C’est un piano martelé qui revient sans cesse, dans le fond, comme un tam-tam aigu venu marquer les scènes les plus importantes de la vie de Will Reeves.
Le sixième épisode de la série Watchmen est une œuvre poignante, au sens premier du terme : le showrunner Damon Lindelof nous prend par le col et nous plonge la tête dans une bassine d’eau glacée qui met tous les sens en alerte. Impossible de détourner le regard, impossible, aussi, d’entendre autre chose que les tambours qui résonnent dans nos tympans lorsque Will Reeves se transforme pour la première fois.
Qui est Will Reeves ? C’est tout le questionnement de cette première saison de Watchmen, dont nous ne divulgâcherons pas les éléments cruciaux pour laisser aux lecteurs le plaisir d’être librement transcendés. C’est sur cet homme noir de presque 100 ans que s’ouvre la série, alors qu’il n’était qu’un enfant, dans une salle de cinéma sombre, hypnotisé par un film muet sur la vie de Bass Reeves, le premier shérif adjoint noir du Mississippi. Sa mère tape frénétiquement sur les touches du piano désaccordé, mais pas assez bruyamment pour recouvrir les sirènes d’alerte qui résonnent de plus en plus fort. Dehors, des membres du Ku Klux Klan ont lancé une expédition punitive raciste, visant à exterminer toutes les personnes noires de la ville.
Un cocktail d’optimisme et de cynisme unique
Près d’un siècle plus tard, les choses ont-elles vraiment changé ? C’est cette Amérique hypocrite que Watchmen dépeint avec le regard si caractéristique de Damon Lindelof (Lost, The Leftovers) : comme on ajouterait de l’huile au vinaigre, il associe cynisme et optimisme, mélange le tout vigoureusement, puis laisse retomber, puis secoue à nouveau, nous ballotant au gré des molécules qui dansent et s’éparpillent.
« Pas de justice expéditive ! Faites confiance à la loi ! » proclame le shérif Bass Reeves, et rien n’a jamais été aussi faux. De tous les personnages qui font tenir cette exceptionnelle première saison — et il y en a beaucoup —, aucun ne suit, ni ne croit en cette maxime. Laurie (Jean Smart) en est le parfait exemple, en flic amère faussement sincère, bousillée par sa rupture avec Mr Manhattan il y a trente ans, et que l’on aurait bien vue enfiler une tenue blanche et errer dans les rues de The Leftovers, clope au bec et regard éteint.

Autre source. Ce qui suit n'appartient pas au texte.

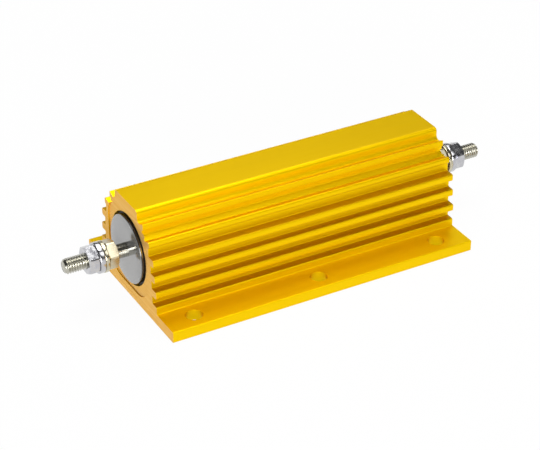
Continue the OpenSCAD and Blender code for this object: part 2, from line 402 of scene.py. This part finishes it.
def stud(side, surface):
    """The terminal stud: its head, shank and thread, cut to a bevel at the tip."""
    sign = ENDS[side]
    node = "terminal_stud_" + side
    start, tip = reach(node, sign)
    head_radius = (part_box(node)[1].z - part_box(node)[0].z) / 2
    head_end = reach("core_cap_" + side, sign)[1] - HEAD_INSET
    thread_start = reach("inner_nut_" + side, sign)[0] + THREAD_INSET
    rows = [(start, AXIS_RADIUS), (start, head_radius), (head_end, head_radius)]
    rows += [(head_end, SHANK_RADIUS), (thread_start, SHANK_RADIUS)]
    count = round((tip - thread_start) / THREAD_PITCH * THREAD_STEPS)
    rows += [(thread_start + (tip - thread_start) * i / count, None) for i in range(1, count + 1)]
    rows += [(tip, AXIS_RADIUS)]

    def radius_at(row, angle):
        x, radius = row
        if radius is None:
            bevel = THREAD_CREST - TIP_BEVEL + (tip - x)
            radius = min(thread_radius(x * sign, angle), bevel)
        return x * sign, radius

    points, faces = turned(rows, STUD_SIDES, radius_at)
    return piece("stud_" + side, node, surface, points, faces[:-STUD_SIDES], 50)


def nut(node, side, surface):
    """A hexagon nut with rounded corners and a cone cut at each face."""
    sign = ENDS[side]
    near, far = reach(node, sign)
    corner_angle = corner_turn(node)

    def hexagon(angle):
        turn = (angle - corner_angle + TURN / 12) % (TURN / 6) - TURN / 12
        sharp = NUT_HALF_FLATS / math.cos(TURN / 12 - abs(turn))
        return min(sharp, NUT_HALF_FLATS / math.cos(TURN / 12) - NUT_CORNER_CUT)

    bore = SHANK_RADIUS + STUD_SLIP
    rows = [("bore", near + NUT_SINK), ("sink", near)]
    rows += [("near_cone", i / NUT_LEVELS) for i in range(NUT_LEVELS + 1)]
    rows += [("far_cone", 1 - i / NUT_LEVELS) for i in range(NUT_LEVELS + 1)]
    rows += [("sink", far), ("bore", far - NUT_SINK)]

    def radius_at(row, angle):
        kind, value = row
        if kind == "bore":
            return value * sign, bore
        if kind == "sink":
            return value * sign, bore + NUT_SINK
        radius = NUT_FACE_RADIUS + (hexagon(angle) - NUT_FACE_RADIUS) * value
        depth = NUT_CONE_SLOPE * (radius - NUT_FACE_RADIUS)
        return (near + depth if kind == "near_cone" else far - depth) * sign, radius

    points, faces = turned(rows, NUT_SIDES, radius_at)
    name = node.replace("_" + side, "") + "_dressed_" + side
    return piece(name, node, surface, points, faces, 24)


def washer_profile(near, far, inner, outer, edge):
    """A washer's section, its four corners rounded by edge."""
    return (
        arc(near + edge, outer - edge, edge, 180, 90)
        + arc(far - edge, outer - edge, edge, 90, 0)
        + arc(far - edge, inner + edge, edge, 0, -90)
        + arc(near + edge, inner + edge, edge, -90, -180)
    )


def outer_radius(node):
    """Half of the node's width."""
    low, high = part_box(node)
    return (high.y - low.y) / 2


def hang(node):
    """How far the node's middle hangs below the axis."""
    low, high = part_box(node)
    return AXIS_HEIGHT - (low.z + high.z) / 2


def flat_washer(side, surface):
    """The stamped flat washer, with rounded edges."""
    node = "flat_washer_" + side
    near, far = reach(node, ENDS[side])
    outer = outer_radius(node)
    rows = washer_profile(near, far, FLAT_WASHER_BORE_RADIUS, outer, FLAT_WASHER_EDGE)
    points, faces = turned(rows, WASHER_SIDES, lambda row, angle: (row[0] * ENDS[side], row[1]))
    drop = hang(node)
    points = [(x, y, z - drop) for x, y, z in points]
    return piece("flat_washer_dressed_" + side, node, surface, points, faces)


def spring_washer(side, surface):
    """The spring washer: one turn of square wire, open at a slanted slit."""
    sign = ENDS[side]
    node = "spring_washer_" + side
    near, far = reach(node, sign)
    outer = outer_radius(node)
    rows = washer_profile(near, far, SPRING_WASHER_BORE_RADIUS, outer, SPRING_WASHER_EDGE)
    middle = (near + far) / 2
    height = AXIS_HEIGHT - hang(node)
    points, faces = [], []
    for i in range(WASHER_SIDES + 1):
        for x, radius in rows:
            shift = (x - middle) * SPRING_SLANT
            start = (SPRING_SLIT / 2 - shift) / radius
            end = TURN - (SPRING_SLIT / 2 + shift) / radius
            angle = start + (end - start) * i / WASHER_SIDES
            y, z = radius * math.cos(angle), radius * math.sin(angle)
            points.append((x * sign, y, height + z))
    count = len(rows)
    for i in range(WASHER_SIDES):
        for j in range(count):
            k = (j + 1) % count
            faces.append((i * count + j, i * count + k, (i + 1) * count + k, (i + 1) * count + j))
    faces.append(tuple(range(count)))
    faces.append(tuple(WASHER_SIDES * count + j for j in range(count)))
    return piece("spring_washer_dressed_" + side, node, surface, points, faces)


def end_seal(side, surface):
    """The seal disc, its outer edge rounded over and its hole round the stud."""
    sign = ENDS[side]
    node = "end_seal_" + side
    near, far = reach(node, sign)
    outer = outer_radius(node)
    rows = [(near, SHANK_RADIUS + STUD_SLIP), (near, outer)]
    rows += arc(far - SEAL_EDGE, outer - SEAL_EDGE, SEAL_EDGE, 90, 0, 6)
    rows += [(far, outer * SEAL_FACE_SHARE), (far, SHANK_RADIUS + STUD_SLIP)]
    points, faces = turned(rows, SEAL_SIDES, lambda row, angle: (row[0] * sign, row[1]))
    return piece("seal_disc_" + side, node, surface, points, faces)


# ---- The resistor -------------------------------------------------------------------------

gold = anodised_aluminium()
stud_nickel = nickel_plate("nickel_plated_steel", "#a8a69a", "#c2c0b4")
brass_nickel = nickel_plate("nickel_plated_brass", "#b8b096", "#cec8b0")
zinc = zinc_plate()
board = lacquered_board()
compound = cast_compound()
ceramic = fired_ceramic()
wire = drawn_alloy("drawn_resistance_alloy", "#8a8884", "#a4a09a")
cap_steel = drawn_alloy("pressed_steel", "#a2a2a0", "#bcbcba")

CAD_SURFACES = {
    "housing": gold,
    "moulding_compound": compound,
    "ceramic_core": ceramic,
    "resistance_winding": wire,
    "core_cap_left": cap_steel,
    "core_cap_right": cap_steel,
}
for node_name, surface in CAD_SURFACES.items():
    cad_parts[node_name].data.materials.clear()
    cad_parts[node_name].data.materials.append(surface)

for side in ENDS:
    stud(side, stud_nickel)
    end_seal(side, board)
    nut("inner_nut_" + side, side, brass_nickel)
    flat_washer(side, brass_nickel)
    spring_washer(side, zinc)
    nut("outer_nut_" + side, side, zinc)


# ---- Floor, surroundings and lamps --------------------------------------------------------

# How much of the white that the table shows is its own
TABLE_OWN_WHITE = 0.96
FLOOR_HALF = 4.0
LAMP_TARGET = Vector((0, 0, 0.02))

# Heights on a unit sphere round the object: white up to the first, dim from the second
WALL_WHITE_TO = 0.1
WALL_DIM_FROM = 0.3
WALL_DIM = "#3c3c3c"


def plain_floor():
    """A white studio table. It shows white to the eye and to mirrors, and keeps the shadow."""
    made = bpy.data.materials.new("white_painted_table")
    made.use_nodes = True
    tree = made.node_tree
    tree.nodes.clear()
    painted = add(tree, "BsdfDiffuse", {"Color": linear("#f2f2f2")})
    white = add(tree, "Emission", {"Color": linear("#ffffff"), "Strength": 1.0})
    path = add(tree, "LightPath").outputs
    seen = path["Is Camera Ray"]
    for ray in ("Is Glossy Ray", "Is Transmission Ray"):
        seen = add(tree, "Math", {0: seen, 1: path[ray]}, operation="MAXIMUM").outputs[0]
    share = both(tree, seen, TABLE_OWN_WHITE)
    mixed = add(tree, "MixShader", {0: share, 1: painted.outputs[0], 2: white.outputs[0]})
    out = add(tree, "OutputMaterial")
    tree.links.new(mixed.outputs[0], out.inputs["Surface"])
    return made


def surroundings():
    """A studio that is white as high as the table's far edge and dim above it, which gives metal
    its dark reflections."""
    world = bpy.data.worlds.new("white_studio")
    world.use_nodes = True
    bpy.context.scene.world = world
    tree = world.node_tree
    tree.nodes.clear()
    height = add(tree, "SeparateXYZ", {0: add(tree, "TexCoord").outputs["Generated"]}).outputs[2]
    dim = spread(tree, height, 0, 1, WALL_WHITE_TO, WALL_DIM_FROM)
    colour = blend(tree, dim, linear("#ffffff"), linear(WALL_DIM))
    walls = add(tree, "Background", {"Color": colour})
    out = add(tree, "OutputWorld")
    tree.links.new(walls.outputs[0], out.inputs["Surface"])


def lamp(name, place_m, watts, size):
    """A soft square lamp that faces the middle of the resistor."""
    data = bpy.data.lights.new(name, "AREA")
    data.energy, data.size = watts, size
    made = bpy.data.objects.new(name, data)
    bpy.context.scene.collection.objects.link(made)
    made.location = place_m
    facing_way = LAMP_TARGET - Vector(place_m)
    made.rotation_euler = facing_way.to_track_quat("-Z", "Y").to_euler()


floor_mesh = bpy.data.meshes.new("floor")
floor_corners = [
    (FLOOR_HALF * x, FLOOR_HALF * y, 0) for x, y in ((-1, -1), (1, -1), (1, 1), (-1, 1))
]
floor_mesh.from_pydata(floor_corners, [], [(0, 1, 2, 3)])
floor_mesh.materials.append(plain_floor())
floor = bpy.data.objects.new("floor", floor_mesh)
bpy.context.scene.collection.objects.link(floor)

surroundings()
lamp("overhead_lamp", (0.11, 0.2, 1.3), 11.0, 0.8)
lamp("front_lamp", (-0.63, -1.12, 0.2), 22.0, 0.6)
lamp("right_lamp", (0.44, -0.75, 0.99), 2.7, 0.6)
lamp("back_lamp", (0.43, 0.76, 0.99), 2.3, 0.6)

bpy.context.scene.view_settings.view_transform = "Standard"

Angela Abar, la véritable héroïne de la série, est elle aussi parfaitement insincère, à la fois touchante et puissante. C’est elle que l’on suit, dans ce sixième épisode réalisé par Stephen Williams (un habitué de Lost), propulsée à l’intérieur des souvenirs d’un autre, dans une sorte de bouillie de passé et de travelings, où le noir et blanc ne fait qu’accentuer les évidentes discriminations.
Jusqu’ici, seule la série animée BoJack Horseman, en profitant pleinement de sa liberté sur la forme, était parvenue à superposer des morceaux du passé avec une telle fluidité, tant éprouvante pour le regard extérieur. Longtemps, on s’est repassé les scènes d’égarement de la mère de BoJack (saison 4, épisode 11) atteinte de la maladie d’Alzheimer, alternant souvenirs vivaces et incapacité de se souvenir du visage de sa plus proche aide ménagère.
Watchmen vient de montrer qu’il était possible de filmer la mémoire, pas seulement celle d’un homme, mais d’une communauté minoritaire toute entière, où chacun doit, en plus de subir sa propre oppression, porter sur ses épaules l’histoire de celle de ses ancêtres. Ce qui choque le plus, dans cet univers où des calamars pleuvent du ciel et un géant homme bleu a anéanti une partie du Viet Nâm, c’est combien les hommes restent identiques, mus par les mêmes obsessions racistes inexplicables. Il ne reste plus beaucoup d’épisodes avant la fin de la première saison de Watchmen, mais la production pourrait d’ores et déjà être sacrée la plus marquante de l’année. Une manière de clore en beauté la décennie mouvementée qu’a connu l’art sériel, et peut-être de poser des bases solides pour la prochaine.
Watchmen est diffusé en ce moment sur HBO aux États-Unis et sur OCS en H+24 en France.